#### Input records:
━━━━━━━━━━━━━━━━━━━━━━━━━━━━━━

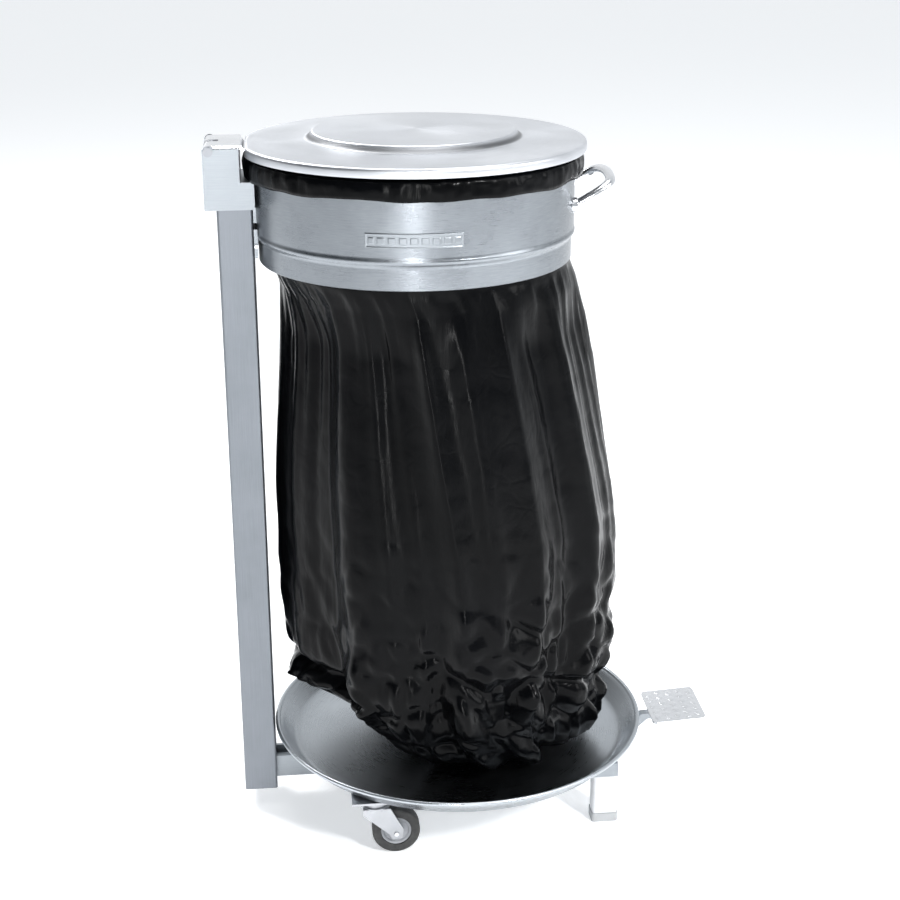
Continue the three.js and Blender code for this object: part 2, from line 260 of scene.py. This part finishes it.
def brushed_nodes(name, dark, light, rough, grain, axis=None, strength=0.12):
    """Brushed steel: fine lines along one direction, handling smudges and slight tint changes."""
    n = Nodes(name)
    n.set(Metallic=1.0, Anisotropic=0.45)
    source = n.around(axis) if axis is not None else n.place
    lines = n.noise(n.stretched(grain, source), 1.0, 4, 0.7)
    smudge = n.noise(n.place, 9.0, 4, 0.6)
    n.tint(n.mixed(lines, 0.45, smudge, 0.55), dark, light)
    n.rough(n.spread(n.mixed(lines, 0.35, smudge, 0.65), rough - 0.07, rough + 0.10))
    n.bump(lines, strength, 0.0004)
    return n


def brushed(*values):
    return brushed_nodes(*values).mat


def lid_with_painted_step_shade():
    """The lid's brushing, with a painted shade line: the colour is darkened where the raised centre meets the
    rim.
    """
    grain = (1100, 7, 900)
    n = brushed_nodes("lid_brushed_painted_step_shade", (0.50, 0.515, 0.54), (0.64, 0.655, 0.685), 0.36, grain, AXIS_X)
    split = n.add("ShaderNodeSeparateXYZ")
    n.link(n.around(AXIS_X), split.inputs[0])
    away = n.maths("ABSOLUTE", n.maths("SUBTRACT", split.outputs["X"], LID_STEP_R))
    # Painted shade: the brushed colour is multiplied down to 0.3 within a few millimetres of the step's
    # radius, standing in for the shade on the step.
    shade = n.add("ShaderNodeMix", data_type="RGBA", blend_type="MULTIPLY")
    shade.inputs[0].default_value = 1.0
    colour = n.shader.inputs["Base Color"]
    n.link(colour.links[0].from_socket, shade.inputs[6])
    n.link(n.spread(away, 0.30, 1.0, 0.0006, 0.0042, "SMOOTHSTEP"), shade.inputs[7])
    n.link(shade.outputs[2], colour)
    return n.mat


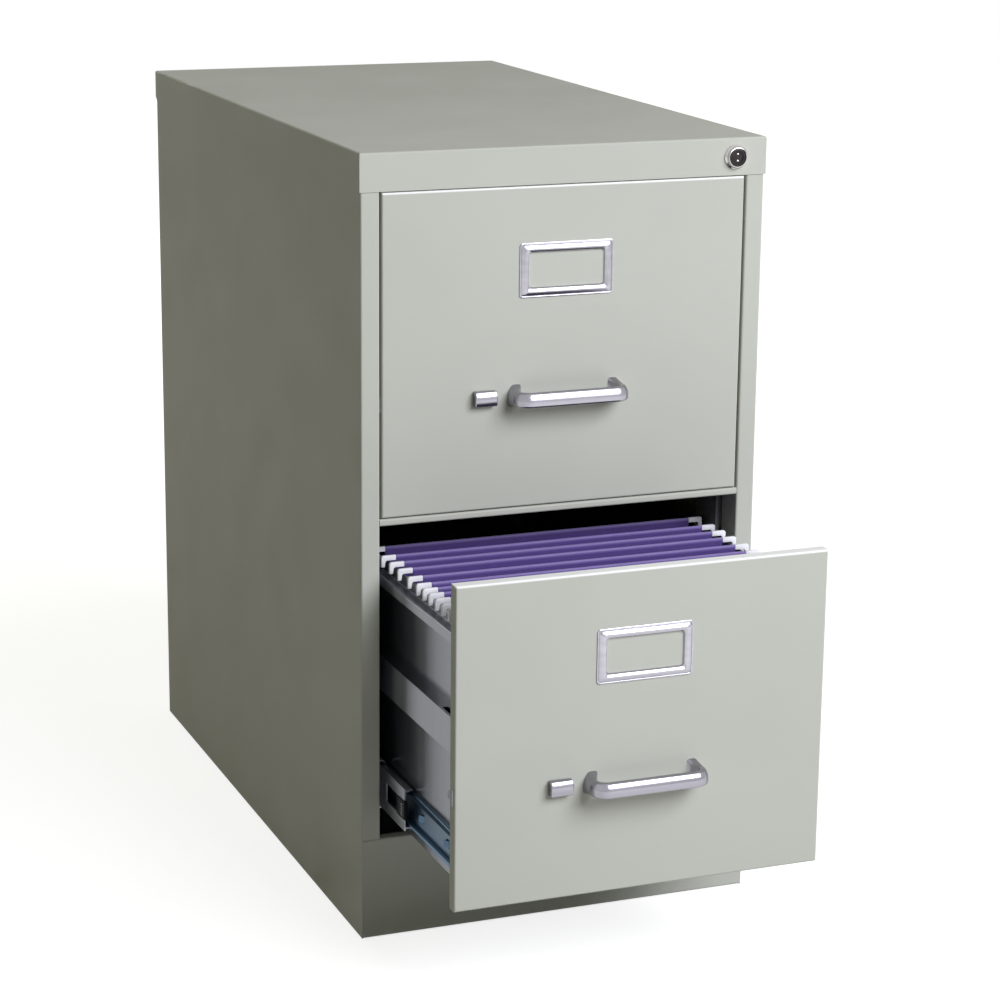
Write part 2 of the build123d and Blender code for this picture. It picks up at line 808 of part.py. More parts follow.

━━━━━━━━━━━━━━━━━━━━━━━━━━━━━━

Set down every line of the listing above again, exactly as given.

#### Exercise result:
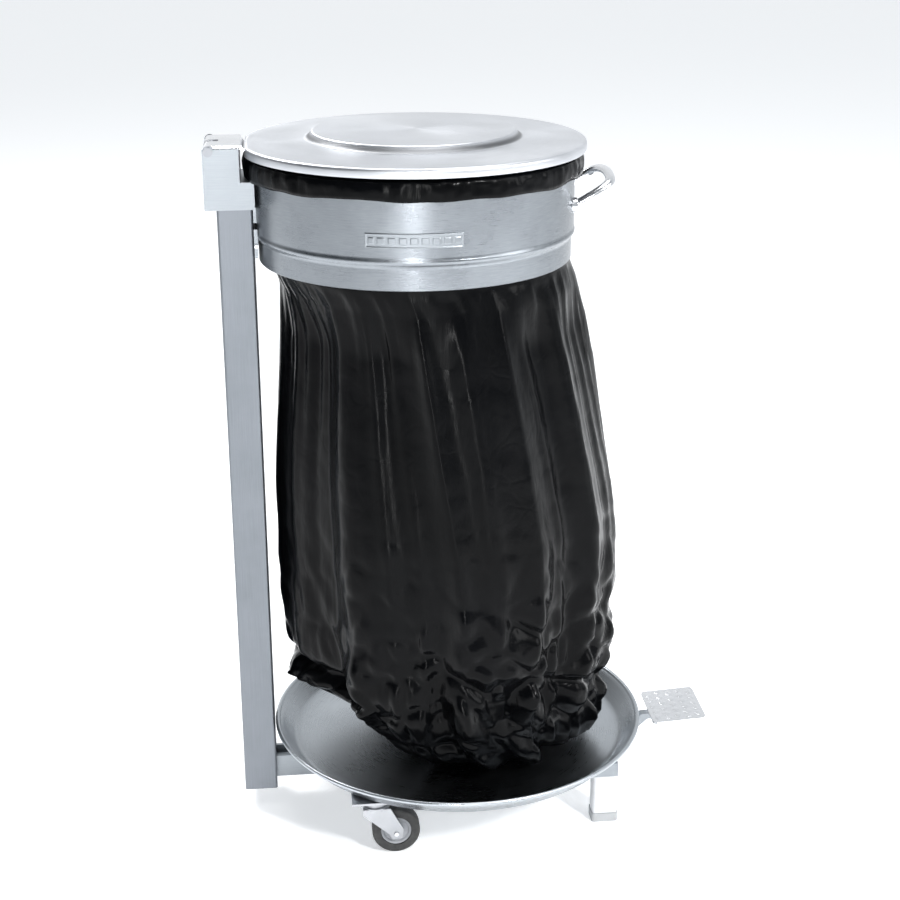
Continue the three.js and Blender code for this object: part 2, from line 260 of scene.py. This part finishes it.
def brushed_nodes(name, dark, light, rough, grain, axis=None, strength=0.12):
    """Brushed steel: fine lines along one direction, handling smudges and slight tint changes."""
    n = Nodes(name)
    n.set(Metallic=1.0, Anisotropic=0.45)
    source = n.around(axis) if axis is not None else n.place
    lines = n.noise(n.stretched(grain, source), 1.0, 4, 0.7)
    smudge = n.noise(n.place, 9.0, 4, 0.6)
    n.tint(n.mixed(lines, 0.45, smudge, 0.55), dark, light)
    n.rough(n.spread(n.mixed(lines, 0.35, smudge, 0.65), rough - 0.07, rough + 0.10))
    n.bump(lines, strength, 0.0004)
    return n


def brushed(*values):
    return brushed_nodes(*values).mat


def lid_with_painted_step_shade():
    """The lid's brushing, with a painted shade line: the colour is darkened where the raised centre meets the
    rim.
    """
    grain = (1100, 7, 900)
    n = brushed_nodes("lid_brushed_painted_step_shade", (0.50, 0.515, 0.54), (0.64, 0.655, 0.685), 0.36, grain, AXIS_X)
    split = n.add("ShaderNodeSeparateXYZ")
    n.link(n.around(AXIS_X), split.inputs[0])
    away = n.maths("ABSOLUTE", n.maths("SUBTRACT", split.outputs["X"], LID_STEP_R))
    # Painted shade: the brushed colour is multiplied down to 0.3 within a few millimetres of the step's
    # radius, standing in for the shade on the step.
    shade = n.add("ShaderNodeMix", data_type="RGBA", blend_type="MULTIPLY")
    shade.inputs[0].default_value = 1.0
    colour = n.shader.inputs["Base Color"]
    n.link(colour.links[0].from_socket, shade.inputs[6])
    n.link(n.spread(away, 0.30, 1.0, 0.0006, 0.0042, "SMOOTHSTEP"), shade.inputs[7])
    n.link(shade.outputs[2], colour)
    return n.mat


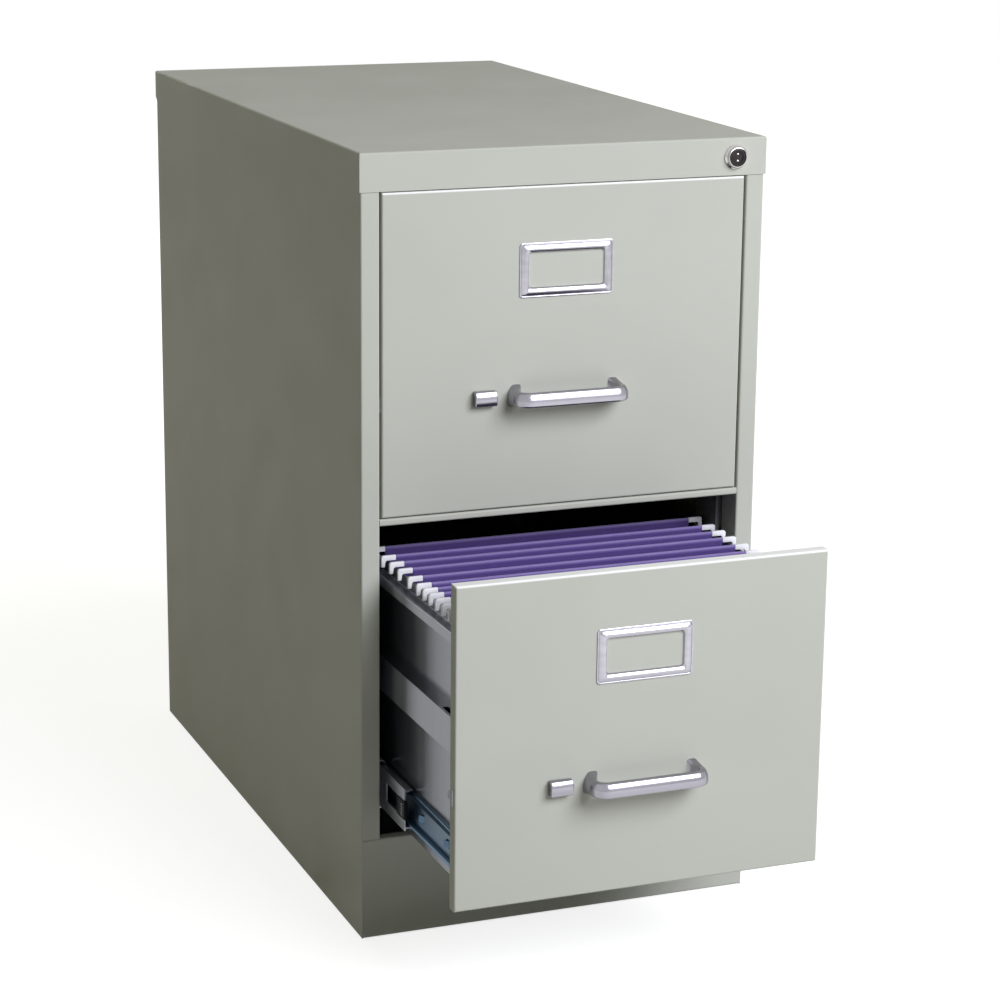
Write part 2 of the build123d and Blender code for this picture. It picks up at line 808 of part.py. More parts follow.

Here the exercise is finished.